__Problem to work on__
Print out every record exactly as it appears.

-- BEGIN Listed entries --

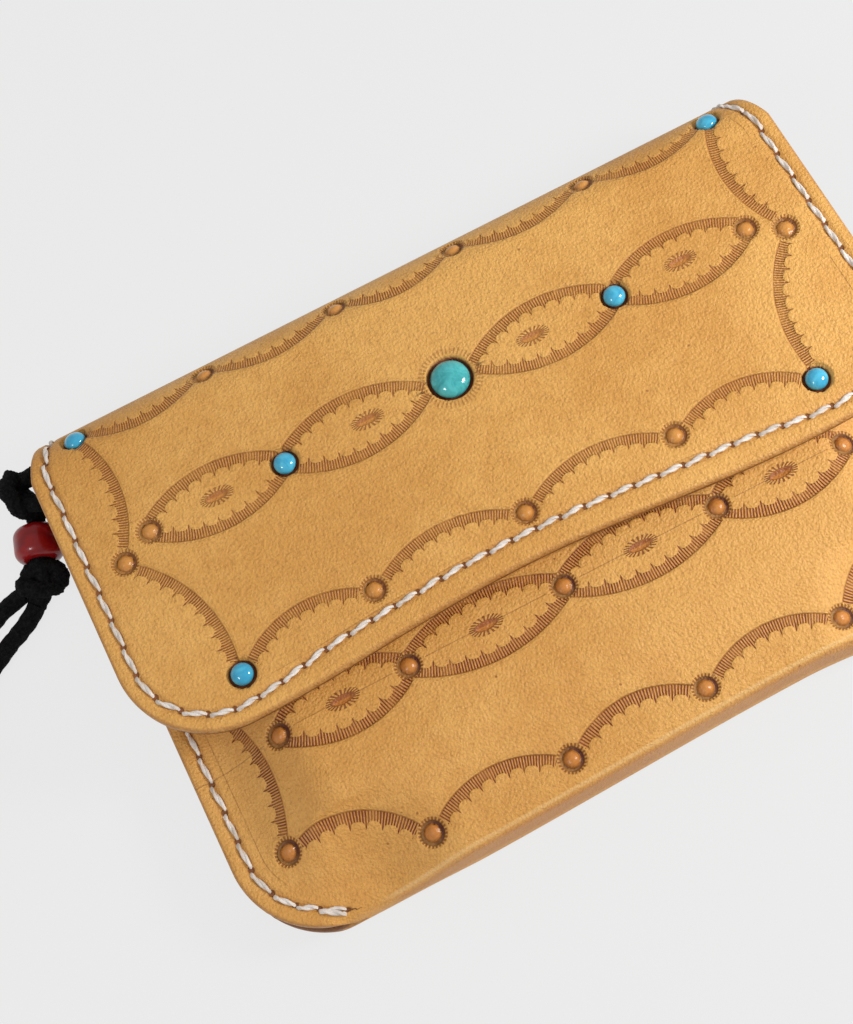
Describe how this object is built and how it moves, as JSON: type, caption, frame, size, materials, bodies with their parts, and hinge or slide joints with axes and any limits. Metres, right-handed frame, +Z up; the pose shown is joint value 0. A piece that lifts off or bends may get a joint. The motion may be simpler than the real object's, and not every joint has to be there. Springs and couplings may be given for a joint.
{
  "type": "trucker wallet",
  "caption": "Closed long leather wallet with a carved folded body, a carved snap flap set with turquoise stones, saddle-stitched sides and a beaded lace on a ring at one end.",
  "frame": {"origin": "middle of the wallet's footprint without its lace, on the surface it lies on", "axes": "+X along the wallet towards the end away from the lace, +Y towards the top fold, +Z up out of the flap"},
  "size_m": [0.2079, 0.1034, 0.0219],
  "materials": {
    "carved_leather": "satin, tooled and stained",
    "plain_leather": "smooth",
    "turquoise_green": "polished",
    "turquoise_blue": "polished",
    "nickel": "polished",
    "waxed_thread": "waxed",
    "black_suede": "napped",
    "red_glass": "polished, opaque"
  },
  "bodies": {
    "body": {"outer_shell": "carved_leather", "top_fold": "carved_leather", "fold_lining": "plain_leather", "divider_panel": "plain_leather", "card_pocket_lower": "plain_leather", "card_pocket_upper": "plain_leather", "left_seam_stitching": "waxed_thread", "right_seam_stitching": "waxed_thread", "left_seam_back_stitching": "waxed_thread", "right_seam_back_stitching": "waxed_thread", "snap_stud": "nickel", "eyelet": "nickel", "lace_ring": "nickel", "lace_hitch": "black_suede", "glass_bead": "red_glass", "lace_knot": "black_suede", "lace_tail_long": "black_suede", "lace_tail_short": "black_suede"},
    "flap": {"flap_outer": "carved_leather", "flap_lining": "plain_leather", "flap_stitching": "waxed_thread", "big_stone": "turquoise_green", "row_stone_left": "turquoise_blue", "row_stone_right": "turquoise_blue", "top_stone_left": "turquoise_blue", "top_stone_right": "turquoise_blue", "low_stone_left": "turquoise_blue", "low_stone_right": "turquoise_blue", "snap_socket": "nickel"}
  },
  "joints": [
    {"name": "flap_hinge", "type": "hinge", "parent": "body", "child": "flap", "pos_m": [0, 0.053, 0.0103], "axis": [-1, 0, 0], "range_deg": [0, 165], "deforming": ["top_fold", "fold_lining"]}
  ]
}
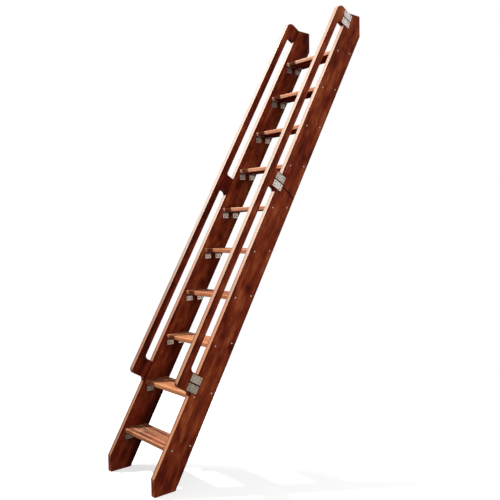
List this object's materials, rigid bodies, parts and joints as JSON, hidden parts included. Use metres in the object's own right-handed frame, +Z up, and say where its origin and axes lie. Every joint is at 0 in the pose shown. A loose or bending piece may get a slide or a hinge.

-- END Listed entries --

__Task solution__
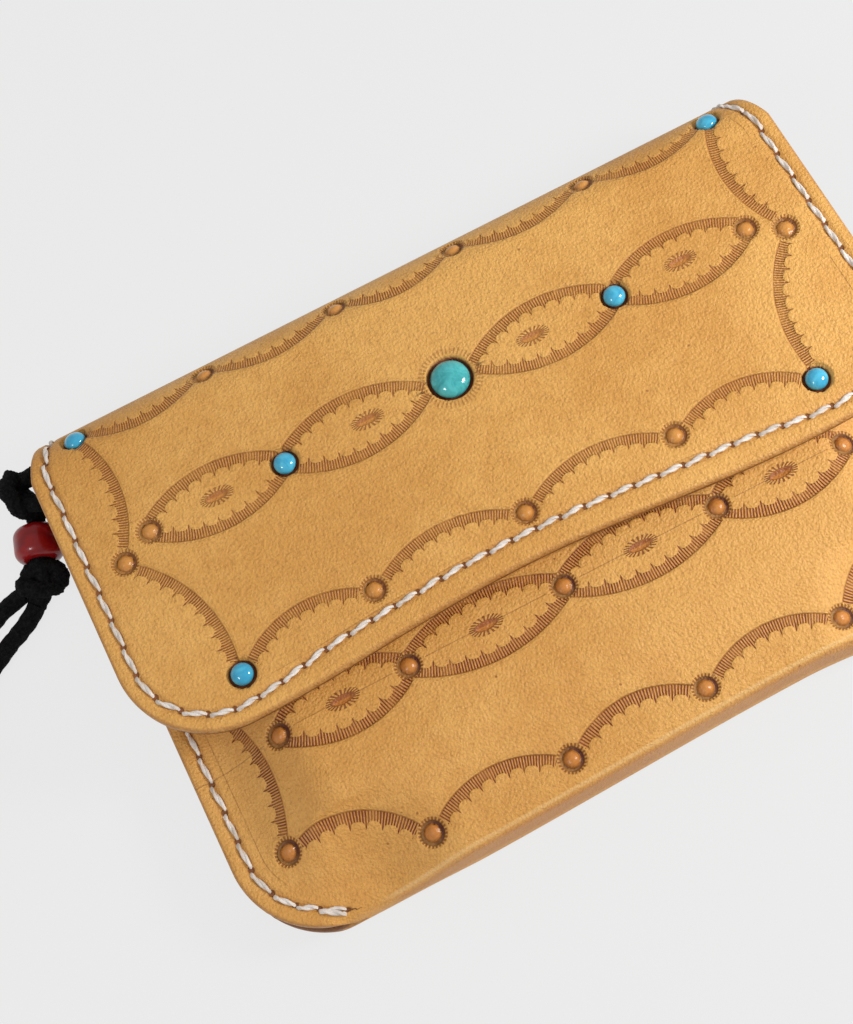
Describe how this object is built and how it moves, as JSON: type, caption, frame, size, materials, bodies with their parts, and hinge or slide joints with axes and any limits. Metres, right-handed frame, +Z up; the pose shown is joint value 0. A piece that lifts off or bends may get a joint. The motion may be simpler than the real object's, and not every joint has to be there. Springs and couplings may be given for a joint.
{
  "type": "trucker wallet",
  "caption": "Closed long leather wallet with a carved folded body, a carved snap flap set with turquoise stones, saddle-stitched sides and a beaded lace on a ring at one end.",
  "frame": {"origin": "middle of the wallet's footprint without its lace, on the surface it lies on", "axes": "+X along the wallet towards the end away from the lace, +Y towards the top fold, +Z up out of the flap"},
  "size_m": [0.2079, 0.1034, 0.0219],
  "materials": {
    "carved_leather": "satin, tooled and stained",
    "plain_leather": "smooth",
    "turquoise_green": "polished",
    "turquoise_blue": "polished",
    "nickel": "polished",
    "waxed_thread": "waxed",
    "black_suede": "napped",
    "red_glass": "polished, opaque"
  },
  "bodies": {
    "body": {"outer_shell": "carved_leather", "top_fold": "carved_leather", "fold_lining": "plain_leather", "divider_panel": "plain_leather", "card_pocket_lower": "plain_leather", "card_pocket_upper": "plain_leather", "left_seam_stitching": "waxed_thread", "right_seam_stitching": "waxed_thread", "left_seam_back_stitching": "waxed_thread", "right_seam_back_stitching": "waxed_thread", "snap_stud": "nickel", "eyelet": "nickel", "lace_ring": "nickel", "lace_hitch": "black_suede", "glass_bead": "red_glass", "lace_knot": "black_suede", "lace_tail_long": "black_suede", "lace_tail_short": "black_suede"},
    "flap": {"flap_outer": "carved_leather", "flap_lining": "plain_leather", "flap_stitching": "waxed_thread", "big_stone": "turquoise_green", "row_stone_left": "turquoise_blue", "row_stone_right": "turquoise_blue", "top_stone_left": "turquoise_blue", "top_stone_right": "turquoise_blue", "low_stone_left": "turquoise_blue", "low_stone_right": "turquoise_blue", "snap_socket": "nickel"}
  },
  "joints": [
    {"name": "flap_hinge", "type": "hinge", "parent": "body", "child": "flap", "pos_m": [0, 0.053, 0.0103], "axis": [-1, 0, 0], "range_deg": [0, 165], "deforming": ["top_fold", "fold_lining"]}
  ]
}
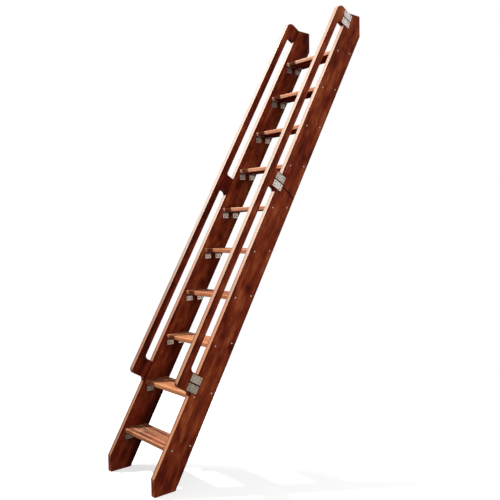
List this object's materials, rigid bodies, parts and joints as JSON, hidden parts included. Use metres in the object's own right-handed frame, +Z up, and say where its origin and axes lie. Every joint is at 0 in the pose shown. A loose or bending piece may get a slide or a hinge.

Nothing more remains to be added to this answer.